Goodnight, and until next venting session( maybe tomorrow!)... LOVE yourself before you EXPECT life to get easier.

Saturday, January 2, 2010

First day to the Journey

Who am I? I don't know.
The past week I have struggled to come out of a house; my room...our room.
Ive gone out once and shut down completely. I dont know what made this week worse than others, but its coming to an end. I have cried more in the past month than a child who never got the toy they wanted for christmas. What have I cried for? I dont know.
That seems to be my answer for any question I ask myself. I DONT KNOW. If I knew it would be so much easier to find the happiness I had. So this journey begins. Holding on to what I have left, and fighting, not drowning and giving up the easiest pick of all the choices...but fighting. Im sure many tears will come to my eyes through this process because people have seen Ive been hurting but never knowing the true feelings withing. Im like a shatterd picture in a dark room. Trying to put ALL the pieces together right, not just for a temporary fix. I dont know how long it will take, I wish only a day. But for however long it takes, I know deep down I have a pillar who is willing to go any distance to make me happy even if its without him.
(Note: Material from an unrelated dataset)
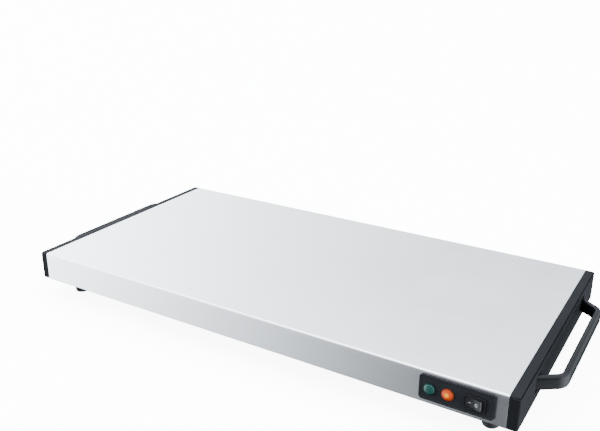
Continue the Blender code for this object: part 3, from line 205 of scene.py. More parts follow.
class TrayWool(bpy.types.PropertyGroup):
    """The mineral wool over the reflector."""
    cell: metres("Cell", "Fineness of the wool's surface", 0.0026)
    nap: metres("Nap", "Depth of the wool's unevenness", 0.0009)
    tuft: metres("Tuft", "Width of a tuft", 0.0080)


class TrayStudio(bpy.types.PropertyGroup):
    """The photograph's camera, and the studio round the tray."""
    camera_place: FloatVectorProperty(
        name="Camera", description="Where the camera stands", subtype="TRANSLATION", unit="LENGTH",
        default=(0.4337, -0.7280, 0.4409))
    camera_turn: degrees("Turn", "How far the camera looks to the left of the tray's depth", 31.6)
    camera_dip: degrees("Dip", "How far the camera looks down", 20.7)
    lens: amount("Lens", "Focal length on a full frame, in mm", 44.52)
    floor_half: metres("Floor", "Half of the floor's width", 12.0)
    wall_height: metres("Walls", "Height of the pale walls round the floor", 12.0)
    floor_glow: amount("Floor glow", "Light that comes through the floor", 9.0)
    fill: amount("Fill", "Light that comes from everywhere", 0.01)
    left_light: amount("Left light", "Strength of the wide light at the left", 20.3)
    left_falloff: amount("Left falloff", "How fast the left light fades", 3.55)
    left_top: amount("Left top", "Where the left light has faded upwards", 1.0)
    left_above: amount("Left above", "Share of the left light over that", 0.02)
    rear_light: amount("Rear light", "Strength of the wide light behind", 1.91)
    rear_falloff: amount("Rear falloff", "How fast the rear light fades", 0.2)
    rear_floor: amount("Rear floor", "Share of the rear light below the horizon", 0.03)
    horizon_top: amount("Horizon top", "Upper edge of the dark band at the horizon", 0.05)
    gap_start: amount("Gap start", "Where the rear light ends towards the right", 0.55)
    gap_end: amount("Gap end", "Where the dark gap at the right is full", 0.86)
    overhead_light: amount("Overhead light", "Strength of the light above", 6.8)
    overhead_start: amount("Overhead start", "Where the overhead light begins", 0.57)
    overhead_end: amount("Overhead end", "Where the overhead light is full", 0.73)
    right_light: amount("Right light", "Strength of the light at the right", 17.2)
    right_falloff: amount("Right falloff", "How fast the right light fades", 3.21)
    right_start: amount("Right start", "Where the right light begins, front to rear", -0.5)
    right_end: amount("Right end", "Where the right light is full", -0.43)
    light_colour: tint("Light colour", "Colour of the lights", (0.87, 0.93, 1.0))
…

And thats what hurts the most, I may have lost my passion but a second without him makes life not worth living. Just the presence of him puts comfort in my heart. He is my world, and was what I was waiting for all my life, I just need to find the passion that brought me to him. Because every day I go by unhappy, I see his eyes go deeper into thinking its him doing this to me. When its not. Its me.
The me Im trying to find.
Today Im making an effort to go back out to the world, go see a simple movie, and have lunch. This doesnt seem like much of a journey to anyone, but for me its a step to stop from hiding in a home Im most comfortable in.
Why am I crying over it? Please ! All im asking for is to shed some tears for meaning, not for anything my mind is struggling with knowing. Im sick of crying, and feeling empty.